Patricia Hill

Sport
- Country: New Zealand
- Sport: Athletics

Medal record
Women's para athletics
Representing New Zealand
Paralympic Games
| Gold medal – first place | 1980 Arnhem | Slalom 2 |
| Gold medal – first place | 1984 New York & Stoke Mandeville | Slalom 2 |
| Silver medal – second place | 1980 Arnhem | 200m 2 |
| Silver medal – second place | 1984 New York & Stoke Mandeville | Marathon 2 |
| Silver medal – second place | 1984 New York & Stoke Mandeville | Pentathlon 2 |
| Bronze medal – third place | 1980 Arnhem | 400m 2 |
| Bronze medal – third place | 1988 Seoul | Marathon 2 |
| Bronze medal – third place | 1988 Seoul | Slalom 3 |

= Patricia Hill =

New Zealand Paralympian

Patricia Hill is a New Zealand Paralympian who competed in athletics.

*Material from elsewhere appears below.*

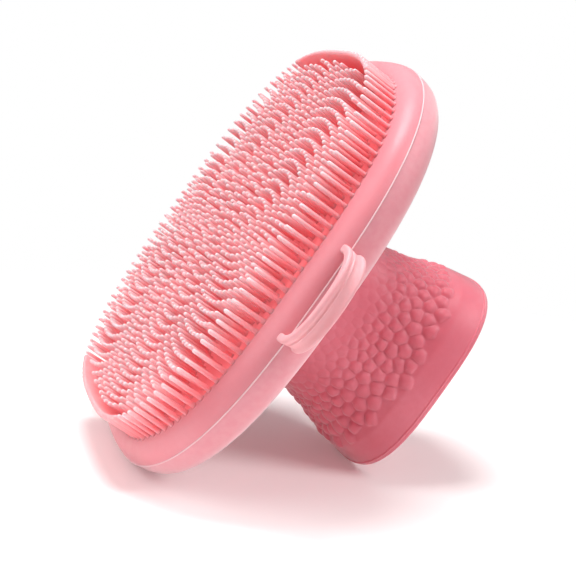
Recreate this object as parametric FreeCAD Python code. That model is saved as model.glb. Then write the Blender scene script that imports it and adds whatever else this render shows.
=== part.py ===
"""Hand-held silicone facial cleansing brush, in millimetres.

A rounded-square head carries a field of soft bristles on its front.  Behind it a
waisted, textured grip widens to a hollow foot that the brush stands on.  A flat
hanging loop stands off one side of the head, across the moulding line.

Frame: the origin is the centre of the foot's rim, +Z runs up the grip to the bristle
tips, +X is the head's longer axis, and the hanging loop is on the -Y side.  The head
sits slightly to the +X side of the grip's axis.
"""
import FreeCAD, Part
import math
import os
from FreeCAD import Vector

# ---- head ---------------------------------------------------------------------
HEAD_X = 41.8            # half length at the moulding line
HEAD_Y = 40.3            # half width at the moulding line
HEAD_POWER = 2.6         # 2 is an ellipse, larger is squarer
HEAD_SHIFT = 0.55        # the head's middle stands this far to +X of the grip's axis
SHIFT_LOW_Z = 27.0       # the sideways step is blended in between these heights
SHIFT_HIGH_Z = 31.0
SEAM_Z = 36.8            # height of the moulding line, the head's widest plane
FLASH_PROUD = 0.15       # the thin flash that runs round the moulding line
FLASH_THICK = 0.2
FLOOR_Z = 40.2           # floor that the bristles stand on
SHOULDER_INSET = 3.7     # how far the front shoulder leans in from the moulding line
SHOULDER_TURNS = (20, 40, 58, 75, 90)  # degrees round the shoulder's quarter turn
# drop below the moulding line and inset of the rear shell's rounded edge
SHELL_EDGE = (
    (6.6, 9.5), (6.3, 6.4), (5.9, 4.2), (5.3, 2.5), (4.4, 1.25), (3.2, 0.45), (1.8, 0.1), (0.0, 0.0),
)

# ---- bristles -----------------------------------------------------------------
FIELD_X = 37.4           # half length of the outer row, on the bristles' axes
FIELD_Y = 36.2
FIELD_POWER = 2.95
TIP_Z = 46.5             # height of every bristle tip
EDGE_PITCH = 1.97        # spacing along the outer row
EDGE_ROOT_R = 0.44
EDGE_TIP_R = 0.36
ROOT_RIB_WIDTH = 1.2     # low rib that the outer row's roots share
ROOT_RIB_HEIGHT = 0.2
END_WALL_THICK = 0.8     # thin wall that closes the row across each end of the head
END_WALL_HALF_Y = 21.0
SPIRAL_STEP = 1.126      # bristle n stands at SPIRAL_STEP * sqrt(n) from the centre
SPIRAL_PHASE = 5.262     # direction of the spiral's start, in radians
SPIRAL_CENTRE = (0.05, 0.95)
SPIRAL_ROOM = 1.75       # the spiral stops this far inside the outer row
SPIRAL_REACH = 1.3       # the spiral runs out to this many half lengths of the outer row
INNER_ROOT_R = 0.39
INNER_TIP_R = 0.32
GOLDEN_ANGLE = math.pi * (3 - math.sqrt(5))

# ---- grip and foot ------------------------------------------------------------
GRIP_POWER = 3.0
GRIP_SQUASH = 0.96       # width over length of the grip and the foot
GRIP_TOP_Z = 27.0        # where the grip meets the back of the head
GRIP_BASE_Z = 6.0        # where the texture ends and the smooth foot begins
WALL = 3.2               # silicone around the grip's core
FOOT_WALL = 2.6          # thickness of the foot's flared skirt
CUP_ROOF_Z = 4.8         # roof of the hollow under the foot
CUP_SHOULDER_DROP = 1.4  # the hollow's rounded corner starts this far below its roof
CUP_LEAN = 0.6           # the hollow's side leans in by this much up to the corner
CUP_CORNER = 2.0         # and by this much more across the corner
# height and half length of the grip and foot, from the floor up
GRIP_PROFILE = (
    (0.0, 19.7), (0.3, 20.15), (1.0, 20.3), (2.5, 20.05), (4.4, 19.6), (6.0, 19.2), (9.0, 18.1),
    (12.4, 17.0), (15.4, 16.4), (19.0, 15.9), (22.0, 15.6), (24.5, 15.9), (27.0, 17.2),
)
# height above the grip's top and growth in half length of the neck under the head
NECK_FLARE = ((0.0, 0.0), (0.7, 1.1), (1.6, 3.2), (2.4, 6.8))

# ---- hanging loop -------------------------------------------------------------
LOOP_HALF_LENGTH = 8.9
LOOP_REACH = 6.6         # how far it stands off the moulding line
LOOP_POWER = 2.5
LOOP_THICK = 1.4
LOOP_LOW_Z = 34.7
LOOP_HIGH_Z = 38.3
LOOP_GROOVE = 0.3        # depth of the shallow channel round its outer face
LOOP_BEAD = 0.8          # height of the bead that is left above and below the channel

# ---- core ---------------------------------------------------------------------
CORE_INSET = 6.5         # from the moulding line to the core plate's edge
CORE_LOW_Z = 35.0
CORE_HIGH_Z = 38.2
STEM_BASE_Z = 9.0
STEM_STEPS = 4           # sections of the stem between the grip and the plate

OVERCUT = 1.0            # cutting tools run this far past what they cut


def axis_x(z):
    """Sideways place of the middle of the section at a height."""
    share = min(max((z - SHIFT_LOW_Z) / (SHIFT_HIGH_Z - SHIFT_LOW_Z), 0), 1)
    return HEAD_SHIFT * share * share * (3 - 2 * share)


def squircle_points(half_x, half_y, power, z, count):
    """Evenly turned points of a rounded square in a level plane."""
    points = []
    for step in range(count):
        turn = 2 * math.pi * step / count
        c = math.cos(turn)
        s = math.sin(turn)
        reach = (abs(c) ** power + abs(s) ** power) ** (-1 / power)
        points.append(Vector(axis_x(z) + half_x * reach * c, half_y * reach * s, z))
    return points


def squircle_wire(half_x, half_y, power, z, count=40):
    """Closed smooth outline of a rounded square."""
    curve = Part.BSplineCurve()
    curve.interpolate(Points=squircle_points(half_x, half_y, power, z, count), PeriodicFlag=True)
    return Part.Wire([curve.toShape()])


def loft(sections):
    """Solid through (half_x, half_y, power, z) sections, lowest first."""
    return Part.makeLoft([squircle_wire(*section) for section in sections], True, False)


def head_section(inset, z):
    """Section of the head, moved in from the moulding line."""
    return (HEAD_X - inset, HEAD_Y - inset, HEAD_POWER, z)


def grip_section(half_length, z):
    """Section of the grip or the foot."""
    return (half_length, half_length * GRIP_SQUASH, GRIP_POWER, z)


def core_plate():
    """Stiff plate sealed in the head between its two halves."""
    return loft([head_section(CORE_INSET, CORE_LOW_Z), head_section(CORE_INSET, CORE_HIGH_Z)])


def brush_face(plate):
    """Front half of the head: domed shoulder, bristle floor and the flash at its rim."""
    rise = FLOOR_Z - SEAM_Z
    sections = [head_section(0, SEAM_Z)]
    for degrees in SHOULDER_TURNS:
        turn = math.radians(degrees)
        sections.append(head_section(SHOULDER_INSET * (1 - math.cos(turn)), SEAM_Z + rise * math.sin(turn)))
    flash = loft([head_section(-FLASH_PROUD, SEAM_Z), head_section(-FLASH_PROUD, SEAM_Z + FLASH_THICK)])
    return loft(sections).fuse(flash).cut(plate).removeSplitter()


def back_shell(plate):
    """Rear half of the head, narrowing to the neck of the grip."""
    neck = GRIP_PROFILE[-1][1]
    sections = [grip_section(neck + growth, GRIP_TOP_Z + rise) for rise, growth in NECK_FLARE]
    sections += [head_section(inset, SEAM_Z - drop) for drop, inset in SHELL_EDGE]
    return loft(sections).cut(plate).cut(core_stem()).removeSplitter()


def grip_outline(low, high):
    """Sections of the grip's outer skin between two heights."""
    return [grip_section(half, z) for z, half in GRIP_PROFILE if low <= z <= high]


def core_stem():
    """Stiff stem that stands in the grip and carries the plate."""
    sections = [grip_section(half - WALL, z) for z, half in GRIP_PROFILE if STEM_BASE_Z <= z <= GRIP_TOP_Z]
    top_half = GRIP_PROFILE[-1][1] - WALL
    for step in range(1, STEM_STEPS + 1):
        z = GRIP_TOP_Z + (CORE_LOW_Z - GRIP_TOP_Z) * step / STEM_STEPS
        sections.append(grip_section(top_half, z))
    return loft(sections)


def grip_sleeve():
    """Waisted silicone sleeve round the core's stem."""
    return loft(grip_outline(GRIP_BASE_Z, GRIP_TOP_Z)).cut(core_stem())


def foot_cup():
    """Smooth flared foot with a hollow underneath, which stands flat on its rim."""
    outside = loft(grip_outline(0.0, GRIP_BASE_Z))
    rim = GRIP_PROFILE[0][1] - FOOT_WALL
    hollow = loft([
        grip_section(rim, -OVERCUT),
        grip_section(rim, 0.0),
        grip_section(rim - CUP_LEAN, CUP_ROOF_Z - CUP_SHOULDER_DROP),
        grip_section(rim - CUP_LEAN - CUP_CORNER, CUP_ROOF_Z),
    ])
    return outside.cut(hollow)


def bristle(x, y, floor_z, root_r, tip_r):
    """One tapered bristle with a domed tip, standing on floor_z."""
    shoulder = TIP_Z - tip_r
    dome = Vector(x + tip_r * math.sin(math.pi / 4), y, shoulder + tip_r * math.cos(math.pi / 4))
    corners = [
        Vector(x, y, floor_z),
        Vector(x + root_r, y, floor_z),
        Vector(x + tip_r, y, shoulder),
        Vector(x, y, TIP_Z),
    ]
    edges = [
        Part.LineSegment(corners[0], corners[1]).toShape(),
        Part.LineSegment(corners[1], corners[2]).toShape(),
        Part.Arc(corners[2], dome, corners[3]).toShape(),
        Part.LineSegment(corners[3], corners[0]).toShape(),
    ]
    half = Part.Face(Part.Wire(edges))
    return half.revolve(corners[0], Vector(0, 0, 1), 360)


def row_ring(half_width, low, high):
    """Upright ring of one width that follows the outer row."""
    outer = [(FIELD_X + half_width, FIELD_Y + half_width, FIELD_POWER, z) for z in (low, high)]
    inner = [(FIELD_X - half_width, FIELD_Y - half_width, FIELD_POWER, z)
             for z in (low - OVERCUT, high + OVERCUT)]
    return loft(outer).cut(loft(inner))


def edge_positions():
    """Evenly spaced places along the outer row, with one in the middle of each side."""
    outline = squircle_wire(FIELD_X, FIELD_Y, FIELD_POWER, FLOOR_Z).Edges[0]
    count = round(outline.Length / EDGE_PITCH)
    places = outline.discretize(Number=2 * count + 1)[1::2]
    return [place for place in places if abs(place.y) > END_WALL_HALF_Y]


def end_walls():
    """Thin walls that stand in the row's place across both ends of the head."""
    ring = row_ring(END_WALL_THICK / 2, FLOOR_Z, TIP_Z)
    middle = Part.makeBox(4 * HEAD_X, 2 * END_WALL_HALF_Y, 2 * TIP_Z, Vector(-2 * HEAD_X, -END_WALL_HALF_Y, 0))
    return ring.common(middle).Solids


def edge_bristles():
    """Outer row: bristles along both sides and a thin wall across each end, on one low rib."""
    rib = row_ring(ROOT_RIB_WIDTH / 2, FLOOR_Z, FLOOR_Z + ROOT_RIB_HEIGHT)
    row = [bristle(p.x, p.y, FLOOR_Z, EDGE_ROOT_R, EDGE_TIP_R) for p in edge_positions()]
    return rib.multiFuse(row + end_walls())


def spiral_positions():
    """Places of a golden-angle spiral that fall inside the outer row."""
    room_x = FIELD_X - SPIRAL_ROOM
    room_y = FIELD_Y - SPIRAL_ROOM
    last = int((SPIRAL_REACH * FIELD_X / SPIRAL_STEP) ** 2)
    places = []
    for n in range(last):
        reach = SPIRAL_STEP * math.sqrt(n + 0.5)
        turn = SPIRAL_PHASE - (n + 0.5) * GOLDEN_ANGLE
        x = SPIRAL_CENTRE[0] + reach * math.cos(turn)
        y = SPIRAL_CENTRE[1] + reach * math.sin(turn)
        inside = abs((x - HEAD_SHIFT) / room_x) ** FIELD_POWER + abs(y / room_y) ** FIELD_POWER
        if inside < 1:
            places.append((x, y))
    return places


def inner_bristles():
    """Field of bristles inside the outer row."""
    return Part.makeCompound(
        [bristle(x, y, FLOOR_Z, INNER_ROOT_R, INNER_TIP_R) for x, y in spiral_positions()])


def loop_slab(inset, low, high):
    """Rounded slab centred on the head's side; the half outside the head is the loop's plan."""
    sections = [(LOOP_HALF_LENGTH - inset, LOOP_REACH - inset, LOOP_POWER, z) for z in (low, high)]
    slab = loft(sections)
    slab.translate(Vector(0, -HEAD_Y, 0))
    return slab


def hang_loop(face, shell, plate):
    """Flat hanging loop with a shallow channel round its outer face."""
    band = loop_slab(0, LOOP_LOW_Z, LOOP_HIGH_Z)
    slot = loop_slab(LOOP_THICK, LOOP_LOW_Z - OVERCUT, LOOP_HIGH_Z + OVERCUT)
    channel_low = LOOP_LOW_Z + LOOP_BEAD
    channel_high = LOOP_HIGH_Z - LOOP_BEAD
    channel = loop_slab(-OVERCUT, channel_low, channel_high)
    channel = channel.cut(loop_slab(LOOP_GROOVE, channel_low, channel_high))
    ring = band.cut(slot).cut(channel)
    head = face.fuse(shell).fuse(plate)
    outside = [piece for piece in ring.cut(head).Solids if piece.CenterOfMass.y < -HEAD_Y]
    return max(outside, key=lambda piece: piece.Volume)


def main():
    """Build every sub-part and write one STEP file for each."""
    plate = core_plate()
    face = brush_face(plate)
    shell = back_shell(plate)
    nodes = {
        "brush_face": face,
        "edge_bristles": edge_bristles(),
        "inner_bristles": inner_bristles(),
        "back_shell": shell,
        "grip_sleeve": grip_sleeve(),
        "foot_cup": foot_cup(),
        "hang_loop": hang_loop(face, shell, plate),
        "core_plate": plate,
        "core_stem": core_stem(),
    }
    os.makedirs("parts", exist_ok=True)
    for name, shape in nodes.items():
        shape.exportStep("parts/" + name + ".step")
        box = shape.optimalBoundingBox()
        print(name, len(shape.Solids), "solids", round(shape.Volume, 1), "mm3", shape.isValid(),
              [round(v, 2) for v in (box.XMin, box.XMax, box.YMin, box.YMax, box.ZMin, box.ZMax)])


main()
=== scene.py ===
"""Looks of a hand-held silicone facial cleansing brush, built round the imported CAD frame.

The origin is the centre of the foot's rim, and +Z runs up the grip to the bristle tips. Lengths
in the named constants are millimetres, except where a comment or a name ending in _M says metres.
"""

import math

import bpy
import numpy as np
from mathutils import Matrix, Vector
from mathutils.kdtree import KDTree


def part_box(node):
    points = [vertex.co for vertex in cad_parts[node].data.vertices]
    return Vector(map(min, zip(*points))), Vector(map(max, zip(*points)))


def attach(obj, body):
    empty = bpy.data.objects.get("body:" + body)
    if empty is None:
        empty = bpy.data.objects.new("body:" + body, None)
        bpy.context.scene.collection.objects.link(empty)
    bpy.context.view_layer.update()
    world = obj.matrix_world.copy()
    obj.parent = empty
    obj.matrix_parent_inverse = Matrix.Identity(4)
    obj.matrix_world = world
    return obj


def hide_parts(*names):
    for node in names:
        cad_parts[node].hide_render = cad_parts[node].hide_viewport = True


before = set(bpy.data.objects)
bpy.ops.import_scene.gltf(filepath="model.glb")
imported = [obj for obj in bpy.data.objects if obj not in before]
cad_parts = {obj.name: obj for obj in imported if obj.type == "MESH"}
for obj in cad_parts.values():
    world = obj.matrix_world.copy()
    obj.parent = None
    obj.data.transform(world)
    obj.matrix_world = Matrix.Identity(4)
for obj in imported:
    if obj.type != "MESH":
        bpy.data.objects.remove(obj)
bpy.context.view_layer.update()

MM = 0.001
SEED = 11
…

At the 1980 Summer Paralympics, she won a gold medal in the Slalom 2; a silver medal in the 200m 2; and a bronze medal in the 400m 2. At the 1984 Summer Paralympics, she won a gold medal in the Slalom 2, and silver medals in the Marathon 2 and Pentathlon 2. At the 1988 Summer Paralympics, she won bronze medals in the Marathon 2 and Slalom 3.